3D code data
• • •

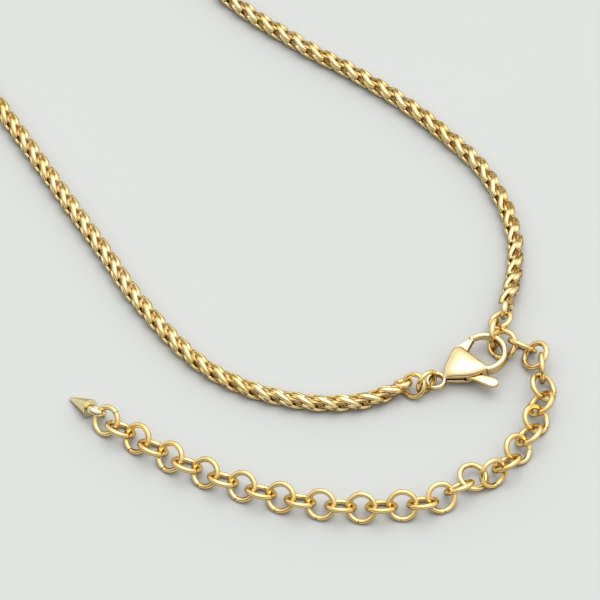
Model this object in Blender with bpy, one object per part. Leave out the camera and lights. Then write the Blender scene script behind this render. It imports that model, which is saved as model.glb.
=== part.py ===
"""A wheat chain necklace, closed by its lobster clasp, with a free extender chain.

The necklace lies on a surface at Z = 0, with +Y away from the viewer and +X to the right.
Lengths are in metres. MM turns a size in millimetres into metres.
Routes are plan points in millimetres. At the end the whole necklace is moved, so that
the origin is under the middle of its box.
"""

import math

import bmesh
import bpy
from mathutils import Matrix, Vector

MM = 0.001

# The woven chain. Its width is measured across its flats.
CHAIN_WIDTH = 2.22 * MM
CHAIN_POINT_STEP = 2.5 * CHAIN_WIDTH
CHAIN_SIDES = 8
END_LOOP_OUTER = 2.44 * MM
END_LOOP_WIRE = 0.54 * MM
# At its two ends the chain rises to its end loops over this length.
CHAIN_RISE_LENGTH = 9.0 * MM

# The extender's round links.
LINK_OUTER = 4.05 * MM
LINK_WIRE = 0.56 * MM
LINK_COUNT = 32
LINK_SLACK = 0.35 * MM
RING_SIDES = 14
WIRE_SIDES = 6
# Links on a surface settle this much flatter than the right angle at which they cross.
LINK_SETTLE = math.radians(5)

# The jump rings. The ring on the hook is one of the extender's links.
CLASP_RING_OUTER = 3.44 * MM
CLASP_RING_WIRE = 0.54 * MM
CHAIN_END_RING_OUTER = 3.40 * MM
CHAIN_END_RING_WIRE = 0.60 * MM

# The clasp, in its own frame: U from the eye to the hook, V across, W up.
# Its origin is the middle of the eye.
CLASP_PLACE = (17.52 * MM, -14.54 * MM)
CLASP_HEADING = math.radians(23)
CLASP_TILT = math.radians(6)
CLASP_REACH = 7.23 * MM
EYE_OUTER = 2.60 * MM
EYE_BAND = 0.42 * MM
EYE_HEIGHT = 0.90 * MM
# The eye lies this far above the ring that passes under it.
EYE_LIFT = 0.24 * MM
HOOK_OUTER = 6.36 * MM
HOOK_BAND = 0.72 * MM
HOOK_HEIGHT = 1.00 * MM
HOOK_START = math.radians(-104)
HOOK_TIP = math.radians(102)
SHELL_HALF_HEIGHT = 1.30 * MM
SLOT_HEIGHT = 0.84 * MM
PIN_RADIUS = 0.42 * MM
PIN_CLEARANCE = 0.08 * MM
PIN_SEAT = 0.38 * MM
LEVER_CLEARANCE = 0.09 * MM
LEVER_HUB_RADIUS = 0.95 * MM
GATE_HEIGHT = 0.96 * MM
GATE_ARC = (math.radians(61), math.radians(69.5))
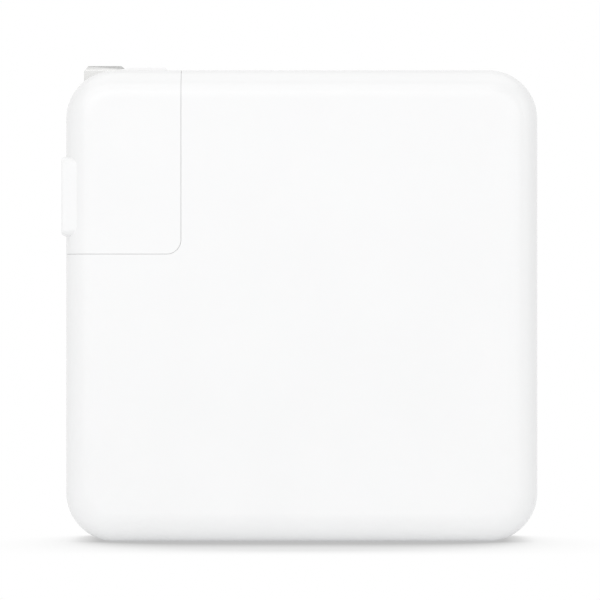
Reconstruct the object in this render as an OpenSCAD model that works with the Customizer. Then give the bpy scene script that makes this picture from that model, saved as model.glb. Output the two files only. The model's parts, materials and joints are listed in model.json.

• • •

WHAT TO PRODUCE: Extract each line of the listing above, copying it word for word.

RESPONSE TO THIS EXERCISE:
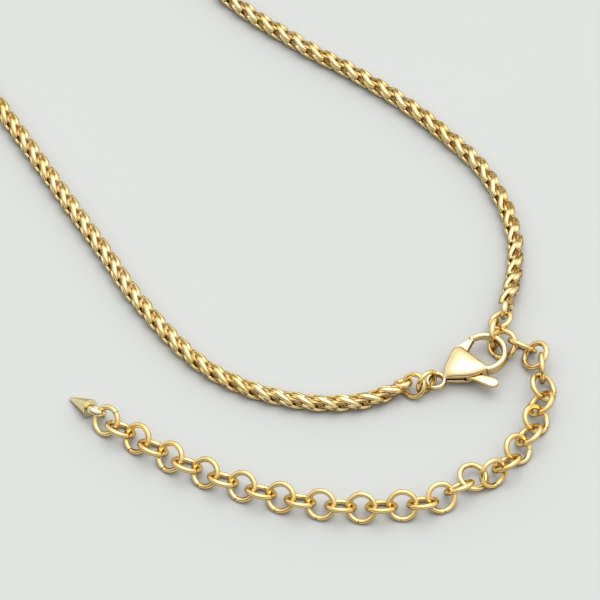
Model this object in Blender with bpy, one object per part. Leave out the camera and lights. Then write the Blender scene script behind this render. It imports that model, which is saved as model.glb.
=== part.py ===
"""A wheat chain necklace, closed by its lobster clasp, with a free extender chain.

The necklace lies on a surface at Z = 0, with +Y away from the viewer and +X to the right.
Lengths are in metres. MM turns a size in millimetres into metres.
Routes are plan points in millimetres. At the end the whole necklace is moved, so that
the origin is under the middle of its box.
"""

import math

import bmesh
import bpy
from mathutils import Matrix, Vector

MM = 0.001

# The woven chain. Its width is measured across its flats.
CHAIN_WIDTH = 2.22 * MM
CHAIN_POINT_STEP = 2.5 * CHAIN_WIDTH
CHAIN_SIDES = 8
END_LOOP_OUTER = 2.44 * MM
END_LOOP_WIRE = 0.54 * MM
# At its two ends the chain rises to its end loops over this length.
CHAIN_RISE_LENGTH = 9.0 * MM

# The extender's round links.
LINK_OUTER = 4.05 * MM
LINK_WIRE = 0.56 * MM
LINK_COUNT = 32
LINK_SLACK = 0.35 * MM
RING_SIDES = 14
WIRE_SIDES = 6
# Links on a surface settle this much flatter than the right angle at which they cross.
LINK_SETTLE = math.radians(5)

# The jump rings. The ring on the hook is one of the extender's links.
CLASP_RING_OUTER = 3.44 * MM
CLASP_RING_WIRE = 0.54 * MM
CHAIN_END_RING_OUTER = 3.40 * MM
CHAIN_END_RING_WIRE = 0.60 * MM

# The clasp, in its own frame: U from the eye to the hook, V across, W up.
# Its origin is the middle of the eye.
CLASP_PLACE = (17.52 * MM, -14.54 * MM)
CLASP_HEADING = math.radians(23)
CLASP_TILT = math.radians(6)
CLASP_REACH = 7.23 * MM
EYE_OUTER = 2.60 * MM
EYE_BAND = 0.42 * MM
EYE_HEIGHT = 0.90 * MM
# The eye lies this far above the ring that passes under it.
EYE_LIFT = 0.24 * MM
HOOK_OUTER = 6.36 * MM
HOOK_BAND = 0.72 * MM
HOOK_HEIGHT = 1.00 * MM
HOOK_START = math.radians(-104)
HOOK_TIP = math.radians(102)
SHELL_HALF_HEIGHT = 1.30 * MM
SLOT_HEIGHT = 0.84 * MM
PIN_RADIUS = 0.42 * MM
PIN_CLEARANCE = 0.08 * MM
PIN_SEAT = 0.38 * MM
LEVER_CLEARANCE = 0.09 * MM
LEVER_HUB_RADIUS = 0.95 * MM
GATE_HEIGHT = 0.96 * MM
GATE_ARC = (math.radians(61), math.radians(69.5))
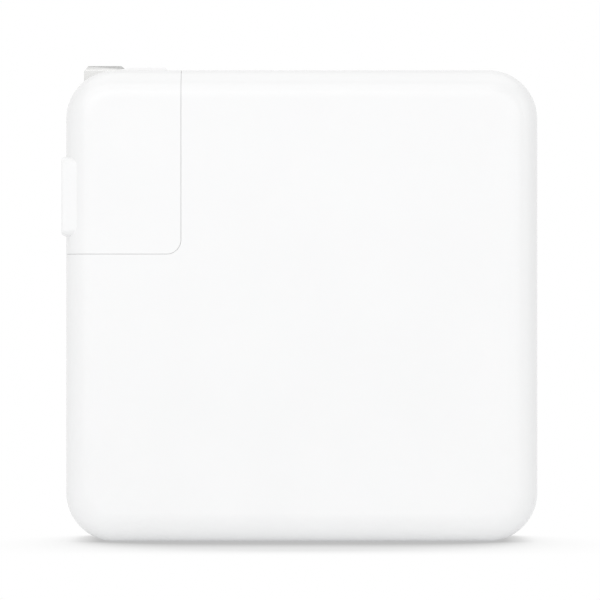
Reconstruct the object in this render as an OpenSCAD model that works with the Customizer. Then give the bpy scene script that makes this picture from that model, saved as model.glb. Output the two files only. The model's parts, materials and joints are listed in model.json.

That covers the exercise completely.